EXERCISE INSTRUCTIONS:
Only the lines from the start of the data through the one containing "-s.mount_drop), (-s.mount_lower, -s.mount_drop)]" belong in your answer; return them exactly.

+ + +

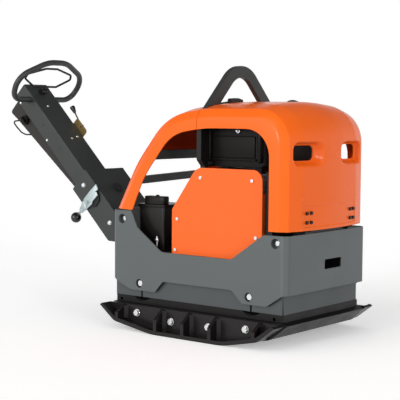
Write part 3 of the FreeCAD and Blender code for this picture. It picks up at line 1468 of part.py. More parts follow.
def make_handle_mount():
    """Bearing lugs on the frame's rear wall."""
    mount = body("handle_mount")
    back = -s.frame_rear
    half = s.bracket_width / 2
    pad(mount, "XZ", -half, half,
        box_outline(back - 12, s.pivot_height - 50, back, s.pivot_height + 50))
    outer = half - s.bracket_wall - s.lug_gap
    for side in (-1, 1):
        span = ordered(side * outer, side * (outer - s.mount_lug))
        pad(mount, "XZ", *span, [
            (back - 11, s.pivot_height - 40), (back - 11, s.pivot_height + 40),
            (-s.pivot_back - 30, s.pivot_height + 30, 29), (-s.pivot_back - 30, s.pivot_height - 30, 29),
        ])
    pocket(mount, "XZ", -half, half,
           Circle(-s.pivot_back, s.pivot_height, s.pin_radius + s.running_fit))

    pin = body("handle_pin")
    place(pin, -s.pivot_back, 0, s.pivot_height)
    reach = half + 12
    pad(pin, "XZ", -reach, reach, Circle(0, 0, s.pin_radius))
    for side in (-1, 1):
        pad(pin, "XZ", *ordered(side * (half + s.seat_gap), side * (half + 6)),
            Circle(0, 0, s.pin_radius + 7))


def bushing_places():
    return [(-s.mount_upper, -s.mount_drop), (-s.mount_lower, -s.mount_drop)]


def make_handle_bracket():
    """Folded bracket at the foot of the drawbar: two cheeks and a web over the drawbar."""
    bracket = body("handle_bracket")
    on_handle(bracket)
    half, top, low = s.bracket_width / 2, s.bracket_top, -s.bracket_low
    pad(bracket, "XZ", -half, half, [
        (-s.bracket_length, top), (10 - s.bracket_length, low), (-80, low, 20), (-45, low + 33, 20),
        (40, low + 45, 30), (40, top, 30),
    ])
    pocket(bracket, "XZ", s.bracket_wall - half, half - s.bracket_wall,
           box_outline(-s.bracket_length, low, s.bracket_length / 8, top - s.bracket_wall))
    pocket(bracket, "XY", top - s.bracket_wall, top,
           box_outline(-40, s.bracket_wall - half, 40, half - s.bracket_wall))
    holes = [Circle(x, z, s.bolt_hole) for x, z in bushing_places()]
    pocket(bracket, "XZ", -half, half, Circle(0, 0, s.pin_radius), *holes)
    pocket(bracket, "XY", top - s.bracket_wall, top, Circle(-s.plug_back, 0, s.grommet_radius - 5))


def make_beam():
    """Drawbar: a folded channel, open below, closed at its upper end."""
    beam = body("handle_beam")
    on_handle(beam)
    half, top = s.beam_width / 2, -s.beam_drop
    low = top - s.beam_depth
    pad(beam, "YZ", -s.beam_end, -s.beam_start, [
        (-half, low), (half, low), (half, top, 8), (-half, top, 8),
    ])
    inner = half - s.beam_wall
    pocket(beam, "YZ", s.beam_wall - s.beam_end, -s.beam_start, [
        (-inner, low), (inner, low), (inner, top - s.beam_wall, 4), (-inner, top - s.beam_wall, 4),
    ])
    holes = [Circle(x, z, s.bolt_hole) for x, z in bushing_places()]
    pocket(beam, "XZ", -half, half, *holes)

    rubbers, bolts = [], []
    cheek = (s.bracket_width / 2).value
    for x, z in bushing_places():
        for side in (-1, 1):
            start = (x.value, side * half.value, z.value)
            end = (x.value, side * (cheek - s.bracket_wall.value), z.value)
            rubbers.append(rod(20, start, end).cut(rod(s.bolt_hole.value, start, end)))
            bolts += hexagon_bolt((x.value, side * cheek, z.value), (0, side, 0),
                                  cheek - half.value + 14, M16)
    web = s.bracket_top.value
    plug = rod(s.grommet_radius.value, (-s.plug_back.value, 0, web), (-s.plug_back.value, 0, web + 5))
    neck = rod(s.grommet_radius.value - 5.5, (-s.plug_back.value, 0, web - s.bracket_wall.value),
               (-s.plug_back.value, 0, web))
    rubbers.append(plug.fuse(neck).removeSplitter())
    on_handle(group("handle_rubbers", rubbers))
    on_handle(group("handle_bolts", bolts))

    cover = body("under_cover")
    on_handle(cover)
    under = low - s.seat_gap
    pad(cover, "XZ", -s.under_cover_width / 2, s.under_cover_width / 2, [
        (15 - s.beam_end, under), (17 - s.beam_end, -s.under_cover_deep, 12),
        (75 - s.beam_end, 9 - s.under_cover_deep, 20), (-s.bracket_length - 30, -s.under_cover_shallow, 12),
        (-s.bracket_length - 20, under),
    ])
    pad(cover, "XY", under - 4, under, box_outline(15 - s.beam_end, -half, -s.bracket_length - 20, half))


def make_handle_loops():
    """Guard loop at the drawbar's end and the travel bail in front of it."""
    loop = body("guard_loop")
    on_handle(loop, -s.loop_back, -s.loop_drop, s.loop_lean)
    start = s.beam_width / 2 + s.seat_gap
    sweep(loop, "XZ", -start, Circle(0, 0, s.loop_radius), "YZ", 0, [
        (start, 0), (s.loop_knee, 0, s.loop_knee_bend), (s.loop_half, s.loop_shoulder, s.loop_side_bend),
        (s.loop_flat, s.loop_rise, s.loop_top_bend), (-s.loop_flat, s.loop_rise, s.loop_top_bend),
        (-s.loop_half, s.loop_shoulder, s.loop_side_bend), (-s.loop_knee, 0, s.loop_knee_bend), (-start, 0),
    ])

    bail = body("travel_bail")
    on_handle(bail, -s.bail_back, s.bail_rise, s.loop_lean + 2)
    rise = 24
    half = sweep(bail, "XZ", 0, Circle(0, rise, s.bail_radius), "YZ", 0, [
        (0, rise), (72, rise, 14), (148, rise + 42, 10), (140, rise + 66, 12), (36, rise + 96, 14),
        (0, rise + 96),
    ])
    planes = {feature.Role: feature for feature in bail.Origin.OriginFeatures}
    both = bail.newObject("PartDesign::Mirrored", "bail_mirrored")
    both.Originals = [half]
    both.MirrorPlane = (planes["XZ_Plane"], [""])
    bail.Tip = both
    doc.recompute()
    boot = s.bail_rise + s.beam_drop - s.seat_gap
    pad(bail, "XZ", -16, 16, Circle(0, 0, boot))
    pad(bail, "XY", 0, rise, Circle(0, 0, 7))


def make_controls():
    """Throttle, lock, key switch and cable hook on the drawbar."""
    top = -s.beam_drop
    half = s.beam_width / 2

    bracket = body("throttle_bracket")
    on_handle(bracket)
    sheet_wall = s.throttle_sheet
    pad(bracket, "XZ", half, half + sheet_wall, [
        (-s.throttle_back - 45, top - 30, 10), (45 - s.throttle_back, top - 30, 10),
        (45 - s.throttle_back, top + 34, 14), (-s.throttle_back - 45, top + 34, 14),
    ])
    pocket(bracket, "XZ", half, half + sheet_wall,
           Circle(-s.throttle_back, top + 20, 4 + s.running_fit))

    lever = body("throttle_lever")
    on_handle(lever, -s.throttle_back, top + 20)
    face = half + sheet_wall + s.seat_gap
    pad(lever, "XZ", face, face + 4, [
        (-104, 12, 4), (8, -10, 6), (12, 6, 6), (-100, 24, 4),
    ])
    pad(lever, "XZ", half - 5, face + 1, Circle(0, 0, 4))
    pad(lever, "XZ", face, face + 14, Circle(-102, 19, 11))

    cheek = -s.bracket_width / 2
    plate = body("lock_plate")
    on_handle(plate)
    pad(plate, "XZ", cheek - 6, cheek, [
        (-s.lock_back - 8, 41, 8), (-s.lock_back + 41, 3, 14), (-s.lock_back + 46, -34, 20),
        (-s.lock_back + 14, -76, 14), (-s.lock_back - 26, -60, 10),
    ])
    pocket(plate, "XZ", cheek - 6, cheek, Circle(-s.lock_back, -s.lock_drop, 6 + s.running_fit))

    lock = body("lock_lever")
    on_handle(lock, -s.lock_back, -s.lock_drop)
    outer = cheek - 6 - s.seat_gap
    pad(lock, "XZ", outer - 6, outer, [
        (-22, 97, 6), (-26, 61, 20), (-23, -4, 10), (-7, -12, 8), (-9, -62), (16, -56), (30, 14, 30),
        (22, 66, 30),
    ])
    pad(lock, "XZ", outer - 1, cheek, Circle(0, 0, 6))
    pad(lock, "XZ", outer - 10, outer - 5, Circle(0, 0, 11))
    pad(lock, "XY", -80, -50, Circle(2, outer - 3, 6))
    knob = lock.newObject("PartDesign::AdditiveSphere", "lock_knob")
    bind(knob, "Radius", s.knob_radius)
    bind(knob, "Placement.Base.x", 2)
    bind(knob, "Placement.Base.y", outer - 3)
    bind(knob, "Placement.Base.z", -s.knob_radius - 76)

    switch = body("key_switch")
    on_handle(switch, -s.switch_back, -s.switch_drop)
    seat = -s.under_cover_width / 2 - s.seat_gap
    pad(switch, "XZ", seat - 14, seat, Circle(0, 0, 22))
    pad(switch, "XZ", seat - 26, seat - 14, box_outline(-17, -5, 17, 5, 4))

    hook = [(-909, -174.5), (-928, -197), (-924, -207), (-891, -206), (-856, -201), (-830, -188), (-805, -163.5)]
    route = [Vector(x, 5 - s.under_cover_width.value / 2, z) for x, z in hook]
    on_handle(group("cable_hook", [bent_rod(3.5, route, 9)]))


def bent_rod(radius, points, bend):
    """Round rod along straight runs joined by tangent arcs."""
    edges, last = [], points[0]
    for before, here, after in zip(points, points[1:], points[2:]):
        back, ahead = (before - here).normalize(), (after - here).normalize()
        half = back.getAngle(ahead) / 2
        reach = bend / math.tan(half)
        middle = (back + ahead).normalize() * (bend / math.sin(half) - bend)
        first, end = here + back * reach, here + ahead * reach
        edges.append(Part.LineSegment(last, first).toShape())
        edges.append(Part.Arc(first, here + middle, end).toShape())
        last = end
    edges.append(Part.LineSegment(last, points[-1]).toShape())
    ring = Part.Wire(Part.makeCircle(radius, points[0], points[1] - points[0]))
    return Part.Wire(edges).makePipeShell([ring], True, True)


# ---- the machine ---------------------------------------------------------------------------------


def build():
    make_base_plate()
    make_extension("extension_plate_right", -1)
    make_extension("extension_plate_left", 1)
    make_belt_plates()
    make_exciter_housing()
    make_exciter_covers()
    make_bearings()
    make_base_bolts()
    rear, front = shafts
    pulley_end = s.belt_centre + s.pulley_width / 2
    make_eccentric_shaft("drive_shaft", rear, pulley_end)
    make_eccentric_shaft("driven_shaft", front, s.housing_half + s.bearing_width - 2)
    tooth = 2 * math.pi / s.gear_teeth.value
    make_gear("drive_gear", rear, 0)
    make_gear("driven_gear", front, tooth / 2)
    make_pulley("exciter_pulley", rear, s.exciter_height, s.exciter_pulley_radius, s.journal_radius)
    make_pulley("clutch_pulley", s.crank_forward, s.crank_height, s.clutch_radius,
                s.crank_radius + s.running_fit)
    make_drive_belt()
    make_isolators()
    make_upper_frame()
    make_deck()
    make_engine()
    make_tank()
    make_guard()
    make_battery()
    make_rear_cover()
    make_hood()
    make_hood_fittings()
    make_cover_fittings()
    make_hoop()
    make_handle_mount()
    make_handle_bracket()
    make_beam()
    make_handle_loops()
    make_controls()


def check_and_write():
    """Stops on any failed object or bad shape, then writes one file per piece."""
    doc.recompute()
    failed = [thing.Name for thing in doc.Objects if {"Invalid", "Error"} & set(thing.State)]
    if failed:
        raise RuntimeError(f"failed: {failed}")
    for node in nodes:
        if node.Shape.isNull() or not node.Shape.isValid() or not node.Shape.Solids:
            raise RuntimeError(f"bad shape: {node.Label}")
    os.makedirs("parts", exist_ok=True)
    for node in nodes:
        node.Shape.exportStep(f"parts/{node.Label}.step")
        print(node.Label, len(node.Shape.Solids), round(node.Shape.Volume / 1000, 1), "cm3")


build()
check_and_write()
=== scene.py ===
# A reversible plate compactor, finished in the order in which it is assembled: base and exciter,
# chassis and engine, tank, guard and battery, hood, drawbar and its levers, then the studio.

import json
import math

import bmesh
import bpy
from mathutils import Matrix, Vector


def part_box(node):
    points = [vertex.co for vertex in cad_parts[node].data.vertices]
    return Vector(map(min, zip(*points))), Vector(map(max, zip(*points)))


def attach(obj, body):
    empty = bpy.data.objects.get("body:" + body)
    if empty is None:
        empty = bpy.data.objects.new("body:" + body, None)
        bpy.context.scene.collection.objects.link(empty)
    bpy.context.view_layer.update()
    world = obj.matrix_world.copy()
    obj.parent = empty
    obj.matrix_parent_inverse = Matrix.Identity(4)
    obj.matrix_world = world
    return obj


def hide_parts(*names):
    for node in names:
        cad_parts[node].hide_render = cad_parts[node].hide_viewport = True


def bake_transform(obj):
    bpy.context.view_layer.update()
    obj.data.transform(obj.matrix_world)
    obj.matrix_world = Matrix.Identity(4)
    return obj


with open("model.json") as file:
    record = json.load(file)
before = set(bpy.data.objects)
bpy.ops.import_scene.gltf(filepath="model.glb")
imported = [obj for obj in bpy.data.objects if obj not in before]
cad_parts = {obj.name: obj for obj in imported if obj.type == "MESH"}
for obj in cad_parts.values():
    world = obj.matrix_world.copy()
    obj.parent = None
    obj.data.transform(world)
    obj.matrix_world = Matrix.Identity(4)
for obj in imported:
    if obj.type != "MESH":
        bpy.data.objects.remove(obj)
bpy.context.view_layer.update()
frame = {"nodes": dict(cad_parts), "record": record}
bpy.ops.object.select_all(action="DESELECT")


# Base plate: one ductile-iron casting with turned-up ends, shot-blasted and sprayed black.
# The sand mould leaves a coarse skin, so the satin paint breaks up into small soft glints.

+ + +

EXERCISE SOLUTION:
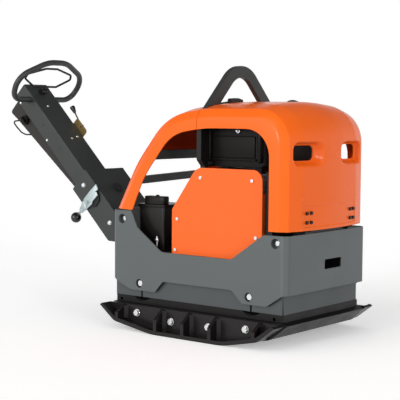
Write part 3 of the FreeCAD and Blender code for this picture. It picks up at line 1468 of part.py. More parts follow.
def make_handle_mount():
    """Bearing lugs on the frame's rear wall."""
    mount = body("handle_mount")
    back = -s.frame_rear
    half = s.bracket_width / 2
    pad(mount, "XZ", -half, half,
        box_outline(back - 12, s.pivot_height - 50, back, s.pivot_height + 50))
    outer = half - s.bracket_wall - s.lug_gap
    for side in (-1, 1):
        span = ordered(side * outer, side * (outer - s.mount_lug))
        pad(mount, "XZ", *span, [
            (back - 11, s.pivot_height - 40), (back - 11, s.pivot_height + 40),
            (-s.pivot_back - 30, s.pivot_height + 30, 29), (-s.pivot_back - 30, s.pivot_height - 30, 29),
        ])
    pocket(mount, "XZ", -half, half,
           Circle(-s.pivot_back, s.pivot_height, s.pin_radius + s.running_fit))

    pin = body("handle_pin")
    place(pin, -s.pivot_back, 0, s.pivot_height)
    reach = half + 12
    pad(pin, "XZ", -reach, reach, Circle(0, 0, s.pin_radius))
    for side in (-1, 1):
        pad(pin, "XZ", *ordered(side * (half + s.seat_gap), side * (half + 6)),
            Circle(0, 0, s.pin_radius + 7))


def bushing_places():
    return [(-s.mount_upper, -s.mount_drop), (-s.mount_lower, -s.mount_drop)]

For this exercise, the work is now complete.